The way you do this is you take 3 rules a member of the culture would use everyday, 3 moral/social/spiritual concepts that inform the culture's outlook, and 3 design aesthetics the culture are known for.

So as an example let's reinvent elves to have a vaguely japanese aesthetic while maintaining the elven "longview".

3 everyday rules
1) always remove your shoes when entering another person's home
2) never make a scene, be discreet
3) think before you act or speak, and reflect on those actions after you've done them

3 concepts
1) nature is sacred and should always be respected
2)we are all interconnected. Nothing that exists naturally lacks a purpose in the greater scheme of things.
3) nobody can survive without other people

3 aesthetics
1) Elven design is typically stark and simplistic (almost modern) except for specific accents. Filigree isn't everywhere, just on very particular design elements
2) gentle slopes and angles are present in contrast with hard vertical and horizontal lines.
3) most things are coloured in earth tones (usually muted) with very concious use of other colours to create a specific emphasis on a given item or accent.

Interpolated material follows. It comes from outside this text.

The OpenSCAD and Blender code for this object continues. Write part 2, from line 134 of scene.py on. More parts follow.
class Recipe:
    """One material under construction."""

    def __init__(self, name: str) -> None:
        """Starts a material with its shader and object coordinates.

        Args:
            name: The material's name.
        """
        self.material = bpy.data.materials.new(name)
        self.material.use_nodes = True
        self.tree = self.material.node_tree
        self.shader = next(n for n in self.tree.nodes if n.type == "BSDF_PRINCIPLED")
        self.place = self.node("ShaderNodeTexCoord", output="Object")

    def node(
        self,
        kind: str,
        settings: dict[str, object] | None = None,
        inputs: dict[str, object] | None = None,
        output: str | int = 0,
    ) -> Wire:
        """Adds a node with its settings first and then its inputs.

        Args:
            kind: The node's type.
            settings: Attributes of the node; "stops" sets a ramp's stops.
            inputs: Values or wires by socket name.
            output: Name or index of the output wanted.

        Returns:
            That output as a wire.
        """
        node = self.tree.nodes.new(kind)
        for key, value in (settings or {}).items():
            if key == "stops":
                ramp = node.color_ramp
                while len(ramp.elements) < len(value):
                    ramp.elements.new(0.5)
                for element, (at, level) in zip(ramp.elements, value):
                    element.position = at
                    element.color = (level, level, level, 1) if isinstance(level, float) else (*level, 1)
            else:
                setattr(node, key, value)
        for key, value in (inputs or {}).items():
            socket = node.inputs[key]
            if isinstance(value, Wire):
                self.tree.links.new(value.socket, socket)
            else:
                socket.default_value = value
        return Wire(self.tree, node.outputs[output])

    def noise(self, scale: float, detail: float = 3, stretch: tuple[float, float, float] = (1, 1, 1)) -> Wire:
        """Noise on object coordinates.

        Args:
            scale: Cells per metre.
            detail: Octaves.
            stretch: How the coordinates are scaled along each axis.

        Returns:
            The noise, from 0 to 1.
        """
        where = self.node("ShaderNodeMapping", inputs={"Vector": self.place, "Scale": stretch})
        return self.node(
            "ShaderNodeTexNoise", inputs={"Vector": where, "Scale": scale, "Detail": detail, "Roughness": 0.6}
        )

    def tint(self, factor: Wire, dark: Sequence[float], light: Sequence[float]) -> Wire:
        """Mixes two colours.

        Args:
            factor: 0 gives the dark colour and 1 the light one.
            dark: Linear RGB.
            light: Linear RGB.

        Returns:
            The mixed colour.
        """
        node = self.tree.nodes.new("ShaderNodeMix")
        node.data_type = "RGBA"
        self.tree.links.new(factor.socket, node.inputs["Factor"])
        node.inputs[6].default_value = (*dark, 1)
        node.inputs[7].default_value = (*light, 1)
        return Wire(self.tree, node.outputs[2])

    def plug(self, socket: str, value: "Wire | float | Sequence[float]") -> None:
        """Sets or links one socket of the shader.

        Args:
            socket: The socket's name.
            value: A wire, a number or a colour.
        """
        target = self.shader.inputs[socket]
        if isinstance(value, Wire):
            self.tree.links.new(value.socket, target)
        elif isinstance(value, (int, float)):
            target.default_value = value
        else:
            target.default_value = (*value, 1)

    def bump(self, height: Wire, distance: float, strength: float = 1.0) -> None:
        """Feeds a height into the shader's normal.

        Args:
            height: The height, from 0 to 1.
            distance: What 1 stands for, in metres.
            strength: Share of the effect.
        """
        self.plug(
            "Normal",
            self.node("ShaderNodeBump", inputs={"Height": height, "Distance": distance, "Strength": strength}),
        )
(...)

What this method does is give us a compact starting point we can develop the culture out of, combining and mixing from the individual elements we've decided on and giving us something we can come back to if we want to introduce more. It also creates a specific theme. The above example focuses on the real world japanese virtues of concise, clean design and subtlety, as well as the deliberateness of any given element. If you're going to do something that contrasts with your normal virtues, considder it thoroughly, enact it subtly, but leave no question as to whether your doing it intentionally.

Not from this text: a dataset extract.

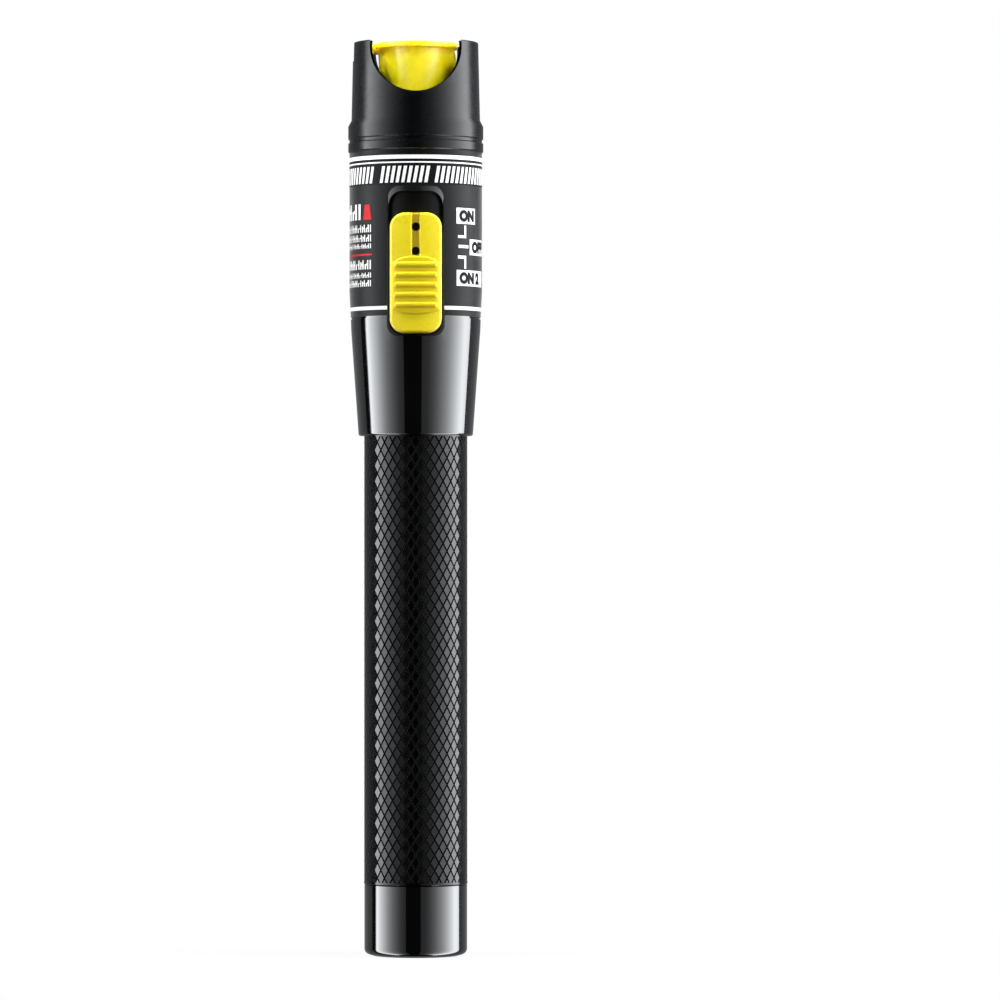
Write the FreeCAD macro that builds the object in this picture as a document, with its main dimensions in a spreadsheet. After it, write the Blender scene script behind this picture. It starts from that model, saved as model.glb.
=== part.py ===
import FreeCAD, Part
import Sketcher
import os

# Visual fault locator in the shape of a pen. The origin is the centre of the flat tail,
# +Z runs along the pen to the head and -Y is the front, where the thumb slider is.
# Every size is in millimetres.

doc = FreeCAD.newDocument("FaultLocatorPen")

# Driving sizes: a name, its value and what it measures
SIZES = [
    ("running_gap", 0.1, "radial gap between turned pieces that fit"),
    ("play", 0.05, "small gap round pressed-in pieces"),
    # Tail cap
    ("tail_step", 0.05, "side of the tail cap inside the grip's"),
    ("tail_height", 13.7, "tail cap up to its shoulder"),
    ("tail_foot_inset", 1.7, "flat foot inside the tail cap's side"),
    ("tail_foot_rise", 0.5, "cone from the flat foot out to the side"),
    ("tail_rounding", 1.2, "rounding between that cone and the side"),
    ("tail_floor", 2.6, "thickness of the tail cap's floor"),
    ("thread_wall", 1.3, "wall of the tail cap's threaded spigot"),
    ("thread_height", 6.2, "length of that spigot"),
    ("ring_section", 0.76, "thickness of the rubber rings"),
    ("ring_groove", 1.2, "width of a ring's groove"),
    ("ring_rise", 0.6, "groove above its shoulder"),
    # Contacts and cells
    ("plate_dia", 13.2, "tail contact plate"),
    ("plate_thick", 0.3, "sheet of the contact plate"),
    ("plate_boss_dia", 3.6, "boss that centres the spring"),
    ("plate_boss_height", 0.6, "height of that boss"),
    ("spring_height", 5.1, "spring under load"),
    ("spring_foot_dia", 10.6, "widest turn of the spring"),
    ("spring_wire", 0.8, "wire of the spring"),
    ("spring_head_dia", 7.4, "narrowest turn of the spring"),
    ("spring_half_turns", 7, "half turns of the spring"),
    ("cell_dia", 14.3, "AA cell"),
    ("cell_gap", 0.45, "cell in the battery bore"),
    ("cell_length", 50.5, "AA cell with its button"),
    ("button_dia", 5.3, "button of the cell"),
    ("button_height", 1.3, "height of the button"),
    ("cell_edge", 0.4, "broken edges of the cell's can"),
    ("contact_room", 0.7, "upper cell's button to the grip's end"),
    # Grip
    ("grip_step", 1.11, "face of the knurl beyond the grip's upper spigot"),
    ("knurl_depth", 0.18, "depth of the knurled band"),
    ("lip_step", 0.075, "small lip at the grip's foot beyond the knurl"),
    ("grip_lip", 0.3, "height of that lip"),
    ("grip_land", 0.2, "plain band above the knurl"),
    ("spigot_wall", 1.2, "wall of the grip's upper spigot"),
    ("spigot_length", 10.0, "length of that spigot"),
    # Body shell
    ("body_dia", 25.45, "over the label"),
    ("sleeve_step", 0.32, "top of the tapered sleeve inside the label's face"),
    ("sleeve_taper", 1.44, "foot of the sleeve inside its top"),
    ("sleeve_length", 22.3, "tapered sleeve"),
    ("sleeve_land", 2.0, "last, steeper part of the taper left off"),
    ("label_foot_step", 0.25, "label's lower edge inside its full radius"),
    ("label_flare", 5.2, "height over which the label still widens"),
    ("label_length", 32.0, "label seat"),
    ("label_thick", 0.2, "label film"),
    ("label_seam", 0.4, "seam between sleeve and label"),
    ("shell_wall", 2.0, "wall of the body shell with its label"),
    ("neck_step", 1.2, "threaded neck under the head, inside the label's face"),
    ("neck_length", 7.8, "length of that neck"),
    # Collar and head
    ("collar_step", 0.24, "collar ring and head flange beyond the label"),
    ("collar_height", 1.9, "collar ring"),
    ("gasket_height", 0.55, "gasket between collar and head, flush with the label"),
    ("edge_break", 0.2, "small broken edges"),
    ("flange_height", 2.55, "flange of the head"),
    ("flange_slope", 1.2, "sloped shoulder above the flange"),
    ("head_shoulder", 0.625, "head inside its flange"),
    ("head_taper", 0.34, "head's rim inside its foot"),
    ("head_length", 18.65, "whole head"),
    ("cup_wall", 1.9, "wall of the head's cup at the rim"),
    ("cup_floor", 1.4, "floor of the cup"),
    ("window_radius", 8.75, "round cut-outs in front and behind"),
    ("window_drop", 1.3, "centre of the cut-outs below the rim"),
    # Hinge and dust cap
    ("hinge_inset", 1.4, "hinge pin inside the head's rim"),
    ("hinge_drop", 1.8, "hinge pin below the rim"),
    ("hinge_pin_dia", 1.0, "hinge pin"),
    ("hinge_pin_length", 7.4, "hinge pin"),
    ("knuckle_dia", 2.3, "knuckle of the cap"),
    ("knuckle_width", 4.0, "width of knuckle and arm"),
    ("notch_gap", 0.15, "gap on each side of the knuckle"),
    ("notch_depth", 3.6, "hinge notch below the rim"),
    ("arm_thick", 1.7, "arm of the cap"),
    ("arm_drop", 0.25, "top of the arm below the rim"),
    ("cap_dia", 15.0, "cap under its flange"),
    ("cap_foot_dia", 14.4, "cap at its lower edge"),
    ("cap_bore_dia", 12.2, "inside of the cap"),
    ("cap_length", 10.4, "whole cap"),
    ("cap_roof", 2.4, "thickness of the cap's top"),
    ("cap_flange_dia", 16.4, "flange of the cap"),
    ("cap_flange_height", 1.2, "flange of the cap"),
    # Thumb slider and its track
    ("slot_width", 10.9, "track insert"),
    ("slot_length", 28.5, "track insert"),
    ("slot_drop", 7.0, "track insert below the top of the label"),
    ("slot_corner", 2.2, "corner of the track insert"),
    ("track_wall", 0.25, "side wall of the track"),
    ("track_head_wall", 1.0, "upper wall of the track"),
    ("track_foot_wall", 0.15, "lower wall of the track"),
    ("track_corner", 2.8, "corner of the track"),
    ("track_depth", 1.0, "depth of the track under the label"),
    ("slider_width", 10.0, "thumb slider"),
    ("slider_length", 23.1, "thumb slider"),
    ("slider_corner", 2.8, "corner of the thumb slider"),
    ("slider_height", 2.2, "slider above the label"),
    ("slider_lift", 0.25, "gap between slider and track"),
    ("slider_edge", 0.5, "rounded edge of the slider"),
    ("slider_travel", 4.0, "from the lowest to the highest position"),
    ("pad_width", 8.9, "raised thumb pad"),
    ("pad_rise", 4.5, "pad's shoulder above the slider's foot"),
    ("pad_bulge", 0.9, "sag of the pad's curved lower edge"),
    ("pad_height", 10.4, "shoulder to top of the pad"),
    ("pad_corner", 1.4, "upper corners of the pad"),
    ("pad_relief", 0.2, "pad above the slider's face"),
    ("rib_width", 8.0, "grip ribs across the pad"),
    ("rib_rise", 5.3, "lowest rib above the slider's foot"),
    ("rib_pitch", 1.93, "from rib to rib"),
    ("rib_count", 5, "number of ribs"),
    ("rib_height", 0.3, "ribs above the pad"),
    ("rib_base", 1.1, "foot of a rib"),
    ("channel_width", 1.5, "channel above the pad"),
    ("channel_depth", 0.3, "depth of the channel"),
    ("dot_dia", 1.4, "two dark plugs in the channel"),
    ("dot_depth", 1.5, "their holes"),
    ("dot_drop", 2.8, "upper plug below the slider's top"),
    ("dot_pitch", 4.5, "from plug to plug"),
    ("tongue_width", 2.8, "tongue from slider to carriage"),
    ("tongue_rise", 9.3, "tongue above the slider's foot"),
    ("tongue_length", 6.0, "tongue"),
    ("tongue_gap", 0.4, "gap round the tongue"),
    ("carriage_width", 6.4, "switch carriage"),
    ("carriage_length", 9.0, "switch carriage"),
    ("carriage_gap", 0.8, "front of the carriage inside the shell's bore"),
    ("carriage_thick", 1.5, "switch carriage"),
    ("lever_width", 1.5, "lever of the slide switch"),
    ("lever_gap", 0.15, "gap round the lever"),
    # Electronics
    ("holder_thick", 0.7, "its disc inside the shell's step"),
    ("holder_flange", 1.0, "its flange above the step"),
    ("rivet_head_dia", 6.4, "positive contact"),
    ("rivet_head", 0.55, "height of the contact's head"),
    ("rivet_dia", 1.5, "shank of the contact"),
    ("chassis_well", 6.0, "depth of the well behind the board"),
    ("chassis_well_width", 12.0, "width of that well"),
    ("chassis_shelf", 6.5, "solid ends of the carrier"),
    ("board_thick", 1.2, "circuit board"),
    ("board_width", 16.0, "circuit board"),
    ("board_margin", 0.5, "board inside the carrier's ends"),
    ("screw_dia", 2.0, "board screws"),
    ("screw_head_dia", 3.8, "heads of the board screws"),
    ("screw_head", 1.2, "height of those heads"),
    ("screw_length", 6.0, "shanks of the board screws"),
    ("screw_inset", 3.2, "board screws from the carrier's ends"),
    ("switch_width", 5.6, "slide switch"),
    ("switch_length", 13.0, "slide switch"),
    ("switch_height", 3.2, "slide switch"),
    ("switch_gap", 0.3, "slide switch behind the carriage"),
    ("chip_size", 4.0, "driver chip"),
    ("chip_height", 1.2, "driver chip"),
    ("chip_offset", 3.4, "driver chip beside the axis"),
    ("capacitor_dia", 3.4, "capacitor"),
    ("capacitor_height", 3.0, "capacitor"),
    ("parts_drop", 4.1, "chip and capacitor below the slide switch"),
    # Laser and port
    ("laser_flange_height", 3.4, "flange of the laser housing"),
    ("barrel_dia", 10.8, "barrel of the laser housing"),
    ("barrel_length", 8.0, "barrel above its flange"),
    ("can_base_dia", 5.6, "base of the laser diode"),
    ("can_base", 1.2, "thickness of that base"),
    ("can_dia", 4.6, "can of the laser diode"),
    ("can_height", 2.7, "can of the laser diode"),
    ("can_inset", 1.4, "diode above the foot of its housing"),
    ("lead_dia", 0.5, "leads of the diode"),
    ("lead_spread", 1.25, "leads from the axis"),
    ("aperture_dia", 5.2, "hole between diode and lens"),
    ("lens_dia", 6.0, "lens"),
    ("lens_seat", 2.6, "lens seat above the barrel's foot"),
    ("lens_edge", 0.8, "edge of the lens"),
    ("lens_sag", 0.25, "bulge of each lens face"),
    ("retainer_height", 1.6, "ring that holds the lens"),
    ("retainer_bore", 5.2, "hole in that ring"),
    ("nozzle_base_dia", 13.2, "base of the port"),
    ("nozzle_overlap", 3.0, "base over the barrel"),
    ("nozzle_base_height", 4.3, "base above the barrel"),
    ("nozzle_dia", 5.0, "tube of the port"),
    ("nozzle_length", 3.6, "tube above its base"),
    ("nozzle_drop", 8.6, "end of the tube below the head's rim"),
    ("ferrule_dia", 2.5, "ferrule that the port takes"),
    ("sleeve_wall", 0.35, "wall of the split sleeve"),
    ("sleeve_height", 6.6, "split sleeve"),
    ("sleeve_slit", 0.4, "slit of the split sleeve"),
    ("nozzle_throat", 2.1, "light hole under the split sleeve"),
]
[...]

Thoughts? Feedback? Insults based on my clear ignorance of the complex nature of culture and design? Comment below!
I have thoughts, but not criticisms. I mean, "culture" is a very complicated thing and there's no inherent entry point to inventing/describing a fictional one. Your diagram is a lot like a statement of principles or a summation of key concepts, laying out the central priorities. It's a good outline technique.

It messes up the symmetry, but to frame a culture I'd propose expanding the "three central premises" structure to include one other category: three statements about the environment and the subsistence methods the culture developed in. Generally, culture comes from realities of the environment--how easy or hard it is to just *be* a being that sensitive to heat/cold/disease/hunger/etc; to find or make something to eat; how isolated a people are from others--which structure how much cooperation is needed, how labor is divided up, and thus the basic "shape" of who the group is and who an individual in the group is.